In een opiniestuk in De Morgen vragen de VZW vredesactie en verschillende andere vredes- en mensenrechtenorganisaties en vakbonden voor een verbod op de doorvoer van militair materiaal naar Israël via Belgische havens.
Wij hadden daarom volgende vragen:
Welke schepen van de ZIM-rederij, gekend voor militair transport voor Israël, liepen in de voorbije 12 maanden aan in de haven van Antwerpen en wanneer? Van die schepen ontvingen we graag de volgende informatie: de naam van het schip, tijd van aankomst, tijd van vertrek, kaai of kaaien waar het schip aangemeerd is, de ondernemingen die de logistieke afhandeling deden. Kunt u ook de vorige en volgende bestemming aangeven?
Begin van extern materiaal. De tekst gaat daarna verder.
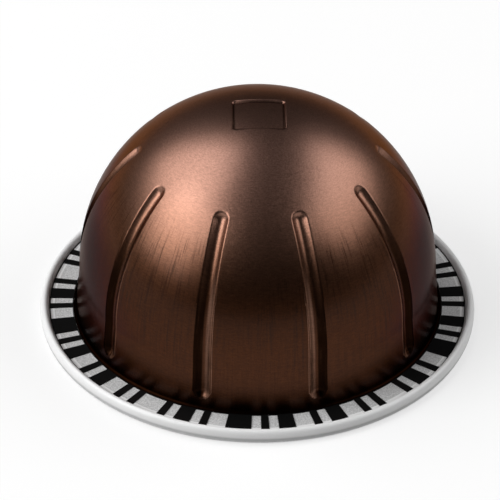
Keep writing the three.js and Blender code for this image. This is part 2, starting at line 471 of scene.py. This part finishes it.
def make_cup(lacquer, bare):
    bm = bmesh.new()
    cup_section(bm)
    revolve_between_grooves(bm)
    press_in(bm)
    lacquer_edge = WALL_FOOT_RADIUS + FOOT_FILLET
    for face in bm.faces:
        middle = face.calc_center_median()
        face.material_index = int(math.hypot(middle.x, middle.y) > lacquer_edge or middle.z < FLANGE_TOP)
    cup = new_piece("drawn_cup", bm, [lacquer, bare])
    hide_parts("capsule")
    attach(cup, BODY)


# The foil lid

def make_lid(foil):
    """Thin disc with a pressed sealing ring near its edge."""
    bm = bmesh.new()
    thickness = FLANGE_UNDERSIDE - LID_UNDERSIDE
    seal_in, seal_out = LID_RADIUS - SEAL_INNER_INSET, LID_RADIUS - SEAL_OUTER_INSET
    stations = ((0, 0), (seal_in - SEAL_INNER_SLOPE, 0), (seal_in, SEAL_RISE), (seal_in + 0.3 * MM, SEAL_RISE),
                (seal_out - SEAL_OUTER_SLOPE, SEAL_RISE), (seal_out, 0.1), (LID_RADIUS, 0.1), (LID_RADIUS, 1),
                (0, 1))
    points = [bm.verts.new((radius, 0, LID_UNDERSIDE + thickness * rise)) for radius, rise in stations]
    for start, end in zip(points, points[1:]):
        bm.edges.new((start, end))
    bmesh.ops.spin(bm, geom=list(bm.verts) + list(bm.edges), axis=(0, 0, 1), angle=2 * math.pi,
                   steps=LID_STEPS, use_merge=True)
    bmesh.ops.remove_doubles(bm, verts=bm.verts, dist=MERGE_DISTANCE)
    bmesh.ops.recalc_face_normals(bm, faces=bm.faces)
    lid = new_piece("sealed_lid", bm, [foil])
    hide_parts("lid_foil")
    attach(lid, BODY)


# Studio

def make_floor():
    """Pale floor that keeps the shadow, and is lifted to white where it is seen."""
    bm = bmesh.new()
    bmesh.ops.create_grid(bm, x_segments=1, y_segments=1, size=FLOOR_HALF_WIDTH)
    material, make = new_material("pale_floor")
    rays = make("ShaderNodeLightPath").outputs
    seen = arithmetic(make, "MAXIMUM", rays["Is Camera Ray"], rays["Is Glossy Ray"])
    seen = arithmetic(make, "MAXIMUM", seen, rays["Is Transmission Ray"])
    finish_surface(make, Base_Color=grey(FLOOR_GREY), Roughness=0.9, Specular_IOR_Level=0.0,
                   Emission_Color=grey(1), Emission_Strength=multiply(make, seen, FLOOR_LIFT))
    floor = new_piece("floor", bm, [material])


def softbox(name, azimuth, elevation, width, height, radiance):
    """Rectangular lamp that faces the pod."""
    light = bpy.data.lights.new(name, "AREA")
    light.shape = "RECTANGLE"
    light.size, light.size_y = width, height
    light.energy = radiance * math.pi * width * height
    lamp = bpy.data.objects.new(name, light)
    bpy.context.scene.collection.objects.link(lamp)
    away = direction(azimuth, elevation)
    lamp.location = away * SOFTBOX_DISTANCE
    lamp.rotation_euler = away.to_track_quat("Z", "Y").to_euler()
    lamp.visible_camera = False


def make_light():
    for values in SOFTBOXES:
        softbox(*values)
    world = bpy.data.worlds.new("studio")
    world.use_nodes = True
    background = world.node_tree.nodes["Background"]
    background.inputs["Color"].default_value = grey(1)
    background.inputs["Strength"].default_value = WORLD_LIGHT
    bpy.context.scene.world = world


def make_camera():
    camera = bpy.data.cameras.new("camera")
    camera.sensor_width = 36
    camera.lens = FOCAL_RATIO * camera.sensor_width
    camera.clip_start = 0.01
    eye = bpy.data.objects.new("camera", camera)
    bpy.context.scene.collection.objects.link(eye)
    flange_middle = Vector((0, 0, FLANGE_TOP))
    eye.location = flange_middle + direction(0, math.degrees(CAMERA_ELEVATION)) * CAMERA_DISTANCE
    aim = (eye.location - CAMERA_AIM).to_track_quat("Z", "Y").to_matrix()
    eye.rotation_euler = (aim @ Matrix.Rotation(CAMERA_ROLL, 3, "Z")).to_euler()
    bpy.context.scene.camera = eye


def set_colours():
    bpy.context.scene.view_settings.view_transform = "Standard"


set_colours()
make_camera()
grain = fine_grain_group()
make_cup(brown_lacquer(grain), bare_metal(grain))
make_lid(foil_metal(grain))
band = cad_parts["code_band"]
band.data.materials.clear()
band.data.materials.append(black_print(grain))
make_floor()
make_light()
Kunt u aangeven welke van die schepen Israël als eindbestemming hadden?
Bij welke van die schepen lag een vervoersvergunning voor explosieven voor, zoals voorzien in het KB van 23 september 1958 houdende algemeen reglement betreffende het fabriceren, opslaan, onder zich houden, verkopen, vervoeren en gebruiken van springstoffen?
Kunt u van die schepen een overzicht geven van de gevaarlijke goederen volgens de International Maritime Dangerous Goods (IMDG)-reglementering die aan boord waren en welke geladen werden, met een beschrijving van de goederen, hoeveelheid, de precieze categorisering van de gevaarlijke goederen en de bestemming van deze goederen.
Kunt u eveneens een overzicht geven van goederen op die schepen, die op basis van de eerder genoemde reglementering inzake explosieven vergunningplichtig zijn maar die niet onder de IMDG-reglementering vallen?
Bent u bereid om de dienst Controle Strategische Goederen op de hoogte te stellen van deze transporten, zodat de DCSG kan nagaan of er hier, net als eerder door de Saudische rederij Bahri, doorvoer zonder de nodige vergunningen heeft plaatsgevonden? Bent u bereid om dat ook voor toekomstige aanlopen van ZIM-schepen te doen gedurende het Israëlische militaire optreden in Gaza?